Supreme Court Fantasies

Alistair Mackie (letters in the Times of October 6th 2009)suggested that now that the judges have a building in Westminster labelled “Supreme Court” separate from the House of Lords, they should be empowered, in Lord Denning’s words 1980), to “set aside statutes which are contrary to our unwritten constitution in that they are repugnant to reason or fundamentals”.  


Well, the judges sitting as our supreme court have set aside British statutes in the recent past, not because they conflict with the fundamentals of our “unwritten“ constitution, far from it, but because they conflict with the European Court’s interpretation of European law.  


In flat defiance of what just about every Briton had taken to be a fundamental principle of our democratic existence, namely that no Parliament can bind its successor, their Supreme Lordships set aside the Merchant Shipping Act 1989, passed without dissent through both Houses of Parliament. They did this in order to let a Spanish-owned company Factortame Ltd sue the British government for barring Factortame’s Spanish-crewed ships access to British fish quotas (ECR I 2433 1990), one of the very things which the MS Act had been passed to prevent. 


Their Lordships’ reasoning appeared to be that far from not binding its successors, the European  Communities Act (ECA) 1972 over-rides any successor British statute where it conflicts with European law, and if necessary their Lordships will refer any conflict to the European Court for a definitive ruling. 


Now it is perfectly proper for their Lordships to point out that legislation, proposed or actual, may conflict with the government’s treaty obligations, but that is the limit of their obligations and power as it is for any other individual citizen. It would then be for the government of the day to decide whether to press ahead and accept any penalties which might eventuate, BUT crucially it should do this publicly, preferably in Parliament. 
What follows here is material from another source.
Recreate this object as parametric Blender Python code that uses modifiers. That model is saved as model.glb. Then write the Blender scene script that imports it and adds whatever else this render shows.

The exact equivalent of the 1989 MSA affair is fast approaching and that in the shape of the Large Combustion Plant directive which unless Britain seeks a “derogation” from it or simply tells our electricity companies to ignore it, will cause about 12% of our electrical generation capacity to be shut down. This will inflict real hardship on the generality of the  British public and our industry, unlike the poor fishermen who have been regarded as expendable by every government since Heath’s. 


 Not until the ECA is repealed (or itself disallowed) and Britain thereby leaves the European Union, or the judges screw up the courage to defy the European Court at some stage, will talk of our having a Supreme Court in Westminster be anything but fantasy.